The issue includes letters from journalists, academics and artists, all of them Latin American, some of them living and working in the United States. They attempt to appeal to Trump as a mother, as a business woman, as an educated woman, as someone who, having converted to Judaism, might have particular insight into the history of religious persecution and how it festers and grows.
"I'm sure you've heard this abominable story of survival and horror countless times, possibly during your weekly shabbat dinners, or perhaps during Pesach (Jewish Easter), that you and your descendants must never forget," writes Lorenza Amigo, who describes herself as a Mexican-born freelance writer and housewife living in Chicago. "Don't you think that Trump's comparison to Hitler, made several times in media, is enough to raise a red flag? Do you want to be part of this hate campaign, to be remembered in history as that hypocrite who preferred to overlook and allow such atrocity?"

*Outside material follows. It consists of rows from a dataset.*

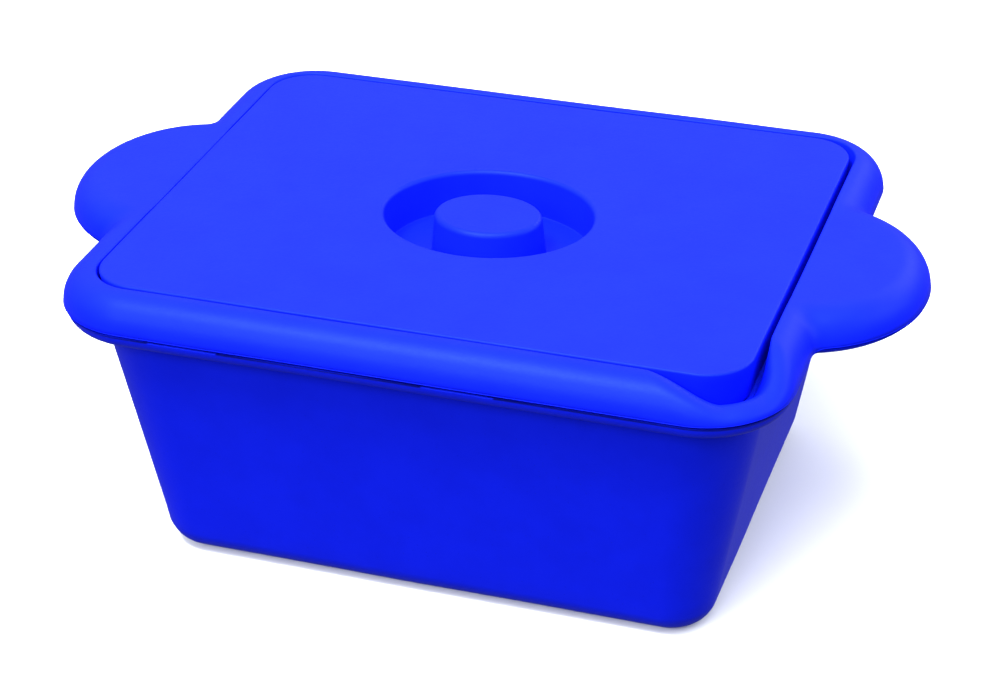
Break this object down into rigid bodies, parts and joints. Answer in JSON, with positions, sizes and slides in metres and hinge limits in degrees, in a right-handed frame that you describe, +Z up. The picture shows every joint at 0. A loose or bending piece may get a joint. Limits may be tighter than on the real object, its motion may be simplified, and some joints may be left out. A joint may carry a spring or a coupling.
{
  "type": "ice pan",
  "caption": "Rectangular insulated foam ice pan with half-moon lugs, a pouring corner and a lift-off plug lid with a recessed knob.",
  "frame": {"origin": "on the table, under the middle of the pan's bounding box", "axes": "+X along the long side, toward the lug beside the pouring corner; +Y toward the long side away from the pouring corner; +Z up, the way the lid lifts off"},
  "size_m": [0.3706, 0.2454, 0.1345],
  "materials": {
    "moulded_foam_pan": "blue closed-cell EVA foam with a smooth moulded skin",
    "moulded_foam_lid": "blue closed-cell EVA foam with a smooth moulded skin"
  },
  "bodies": {
    "pan": {"pan": "moulded_foam_pan"},
    "lid": {"lid": "moulded_foam_lid"}
  },
  "joints": [
    {"name": "lid_lift", "type": "slide", "parent": "pan", "child": "lid", "axis": [0, 0, 1], "range_m": [0, 0.12]}
  ]
}
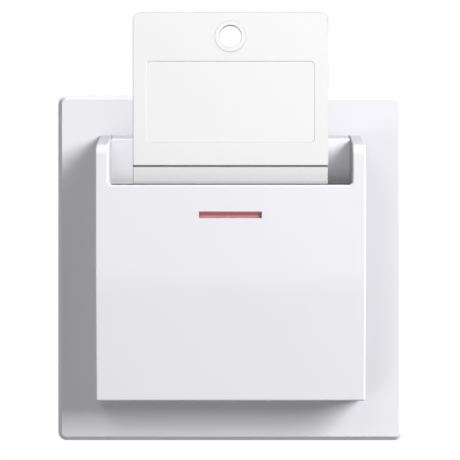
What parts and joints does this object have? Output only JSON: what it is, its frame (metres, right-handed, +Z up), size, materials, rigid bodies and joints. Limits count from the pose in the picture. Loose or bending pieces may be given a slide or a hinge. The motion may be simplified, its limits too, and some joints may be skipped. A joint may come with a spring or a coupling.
{
  "type": "hotel key card switch",
  "caption": "Flush wall switch worked by a hotel key card pushed down into a pocket, with a square surround, two side ears, a red indicator strip and the card in place.",
  "frame": {"origin": "centre of the outer frame and of the box screw slots, on the plane of the wall", "axes": "+Y goes into the wall, +Z is up and +X is to the right of a person facing the switch"},
  "size_m": [0.0816, 0.045, 0.1005],
  "materials": {
    "white_abs": "satin moulded, fine grain",
    "card_plastic": "smooth sheet",
    "label_film": "matt film",
    "eyelet_plastic": "polished",
    "red_lens": "translucent",
    "clear_acrylic": "clear",
    "lamp_glass": "clear",
    "light_polyamide": "moulded",
    "rocker_plastic": "moulded",
    "zinc_steel": "zinc plated",
    "spring_steel": "bright",
    "brass": "rolled",
    "contact_silver": "satin",
    "circuit_board": "laminate",
    "resistor_body": "lacquered"
  },
  "bodies": {
    "switch": {"outer_frame": "white_abs", "front_cover": "white_abs", "card_guide": "white_abs", "indicator_lens": "red_lens", "light_bar": "clear_acrylic", "grip_spring_left": "spring_steel", "grip_spring_right": "spring_steel", "guide_screws": "zinc_steel", "return_spring": "spring_steel", "mechanism_lid": "light_polyamide", "lid_screws": "zinc_steel", "mechanism_base": "light_polyamide", "plate_rivets": "zinc_steel", "support_plate": "zinc_steel", "on_contact": "brass", "on_contact_tip": "contact_silver", "off_contact": "brass", "off_contact_tip": "contact_silver", "common_contact": "brass", "terminal_line": "brass", "terminal_neutral": "brass", "terminal_load": "brass", "terminal_screws": "zinc_steel", "neutral_strip": "brass", "lamp_tube": "lamp_glass", "lamp_leads": "zinc_steel", "lamp_board": "circuit_board", "lamp_resistor": "resistor_body", "claw_pin_upper": "zinc_steel", "claw_pin_lower": "zinc_steel"},
    "follower": {"card_follower": "light_polyamide"},
    "key_card": {"card_body": "card_plastic", "card_label": "label_film", "card_eyelet": "eyelet_plastic"},
    "contact_rocker": {"rocker": "rocker_plastic", "rocker_axle": "brass", "moving_contact": "brass", "moving_contact_tips": "contact_silver"},
    "upper_claw": {"claw_upper": "zinc_steel"},
    "lower_claw": {"claw_lower": "zinc_steel"},
    "upper_claw_screw": {"claw_screw_upper": "zinc_steel"},
    "lower_claw_screw": {"claw_screw_lower": "zinc_steel"}
  },
  "joints": [
    {"name": "follower_travel", "type": "slide", "parent": "switch", "child": "follower", "axis": [0, 0, 1], "range_m": [0, 0.004], "deforming": ["return_spring"]},
    {"name": "card_withdraw", "type": "slide", "parent": "follower", "child": "key_card", "axis": [0, 0, 1], "range_m": [0, 0.06]},
    {"name": "rocker_tilt", "type": "hinge", "parent": "switch", "child": "contact_rocker", "pos_m": [0, 0.009, 0], "axis": [1, 0, 0], "range_deg": [-19, 0]},
    {"name": "upper_claw_screw_turn", "type": "hinge", "parent": "switch", "child": "upper_claw_screw", "pos_m": [0, -0.001, 0.0272], "axis": [0, 1, 0], "range_deg": [0, 1080]},
    {"name": "upper_claw_swing", "type": "hinge", "parent": "switch", "child": "upper_claw", "pos_m": [0, 0.0013, 0.0235], "axis": [1, 0, 0], "range_deg": [0, 20]},
    {"name": "lower_claw_screw_turn", "type": "hinge", "parent": "switch", "child": "lower_claw_screw", "pos_m": [0, -0.001, -0.0272], "axis": [0, 1, 0], "range_deg": [0, 1080]},
    {"name": "lower_claw_swing", "type": "hinge", "parent": "switch", "child": "lower_claw", "pos_m": [0, 0.0013, -0.0235], "axis": [-1, 0, 0], "range_deg": [0, 20]}
  ],
  "couplings": [
    {"joint": "rocker_tilt", "follows": "follower_travel", "rad_per_m": -82.574},
    {"joint": "upper_claw_swing", "follows": "upper_claw_screw_turn", "ratio": 0.018519},
    {"joint": "lower_claw_swing", "follows": "lower_claw_screw_turn", "ratio": 0.018519}
  ]
}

Fashion magazines have long addressed social and cultural concerns within their own borders and even beyond them. Von Wobeser reminds her readers that one of the founders of Marie Claire France, which was first published in 1937, was involved in petitioning the Vatican to reconsider its stance on contraception. Helen Gurley Brown, who was editor of Cosmopolitan from 1965-1997, was instrumental in introducing blunt talk about sex and sexuality into women's magazines. Glamour uses its annual Women of the Year awards and accompanying issue to consider the struggles faced and overcome by women around the world. And Elle and Vogue both delve into issues related to human rights and gender equality.
On the subject of national politics, however, fashion magazines tend to stick to writing admiringly about local candidates - or at least neutrally. Vogue editor Anna Wintour, for instance, has made no secret of her personal support for the presumptive Democratic nominee Hillary Clinton - but the magazine has also showcased Republican women - from Sarah Palin to Cindy McCain - through a flattering lens.
Partisanship, after all, can lose a magazine readers. But Trump - and outrage - may be good for circulation.
For the first time, this edition of Marie Claire has jumped into US politics.
The magazine set its sights on Ivanka Trump, not simply because she has the ear of a candidate who has been antagonistic towards immigrants - particularly Mexicans - but also because of her independence.
"If your dad wins the elections (and I say this with fear in my words), you will be the closest thing America will have as a First Lady. I'm sure you have thought about it. We know Melania, your stepmother, hasn't been an active member on your father's campaign," Von Wobeser writer. "If he gets to be the next president of the United States of America, you will most probably be the closest woman to him, just like you have been on the professional side"
The magazine makes no bones that it views Melania Trump as a "trophy" wife who serves at the whims of her husband. Thus, she is in no position to challenge him or his beliefs.
The letter writers' emotions range from blunt anger to dismay to desperation. They are also taking a leap of faith. They are presuming that while Ivanka's heart may be with her father, her head is nodding in agreement with them.